Einde inhoudsopgave
Verordening (EU) nr. 468/2014 vaststelling kader voor samenwerking binnen het Gemeenschappelijk Toezichtsmechanisme tussen de Europese Centrale Bank en nationale bevoegde autoriteiten en met nationale aangewezen autoriteiten (ECB/2014/17)
Artikel 134 Belangrijke onder toezicht staande entiteiten
Geldend
Geldend vanaf 15-05-2014
- Bronpublicatie:
16-04-2014, PbEU 2014, L 141 (uitgifte: 14-05-2014, regelingnummer: 468/2014 ECB/2014/17)
- Inwerkingtreding
15-05-2014
- Bronpublicatie inwerkingtreding:
16-04-2014, PbEU 2014, L 141 (uitgifte: 14-05-2014, regelingnummer: 468/2014 ECB/2014/17)
- Vakgebied(en)
Financieel recht / Bank- en effectenrecht
Financieel recht / Financieel toezicht (juridisch)
1.
Met betrekking tot belangrijke onder toezicht staande entiteiten leidt een NBA alleen op verzoek van de ECB procedures in indien dit nodig is in het kader van de uitoefening van de aan de ECB op basis van de GTM-verordening opgedragen taken, met als doel het treffen van maatregelen ter garandering dat passende sancties worden opgelegd in de gevallen die niet door artikel 18, lid 1, van de GTM-verordening worden gedekt.
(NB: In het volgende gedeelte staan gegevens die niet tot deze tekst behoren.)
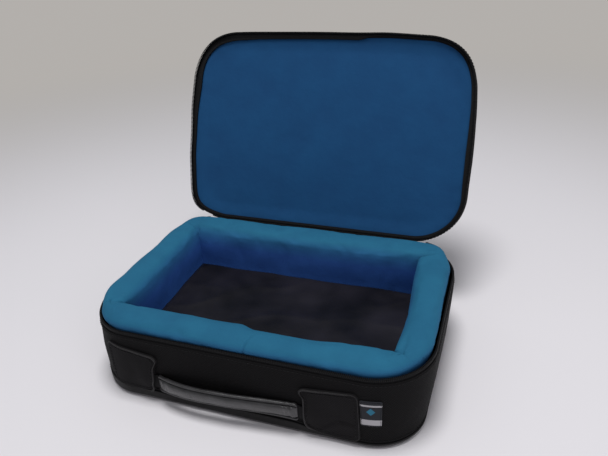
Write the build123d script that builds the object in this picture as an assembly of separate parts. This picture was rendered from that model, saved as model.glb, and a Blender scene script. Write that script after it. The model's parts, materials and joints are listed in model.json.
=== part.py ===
"""A soft padded camera case with a zipped lid, standing open.

All sizes are in millimetres. The case stands on the plane Z = 0, centred on the Z axis: X runs along its
length, the handle is on the front at -Y, and the lid is hinged at the rear and leans back as it stands
open. The lid is built closed, on top of the base, and then turned about the fold of its hinge strip.
"""
from build123d import *
import math
import os

# Size of the case
case_length = 360.0
case_depth = 240.0
corner_radius = 60.0
bottom_length = 345.0
bottom_corner_radius = 50.0
draw_in_height = 66.0
rim_height = 84.0
lid_height = 24.0
lid_open_angle = 112.3

# Layers of the wall, from the outside in
cover_thickness = 1.2
tape_thickness = 0.6
wall_board_thickness = 3.8
layer_gap = 0.1
zip_margin = 6.0
binding_height = 2.0
tape_overlap = 8.0

# Bottom
bottom_piping_radius = 3.0
bottom_cover_thickness = 2.0
bottom_board_thickness = 3.0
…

Dergelijke gevallen omvatten de toepassing van:
- a)
niet-geldelijke sancties in geval van een schending van rechtstreeks toepasselijk Unierecht door rechtspersonen of natuurlijke personen, alsmede alle geldelijke sancties in geval van een schending van rechtstreeks toepasselijk Unierecht door natuurlijke personen;
- b)
geldboeten of niet-geldelijke sancties in geval van een schending door rechtspersonen of natuurlijke personen van nationaal recht tot tenuitvoerlegging van Unierichtlijnen;
- c)
geldboeten of niet-geldelijke sancties die opgelegd worden op basis van relevante nationale wetgeving waarbij specifieke bevoegdheden worden toegekend aan de NBA's in eurogebiedlidstaten die momenteel niet zijn vereist op basis van het toepasselijke Unierecht.
De bepalingen van dit artikel doen geen afbreuk aan de mogelijkheid voor een NBA om procedures op eigen initiatief op te starten met betrekking tot de toepassing van nationaal recht inzake niet aan de ECB opgedragen taken.
2.
Een NBA kan de ECB verzoeken een procedure in te leiden in de gevallen zoals vermeld in lid 1.
3.
Een NBA van een deelnemende lidstaat stelt de ECB in kennis van de afronding van een sanctieprocedure die is ingesteld op verzoek van de ECB krachtens lid 1. De ECB wordt in het bijzonder op de hoogte gebracht van eventuele opgelegde sancties.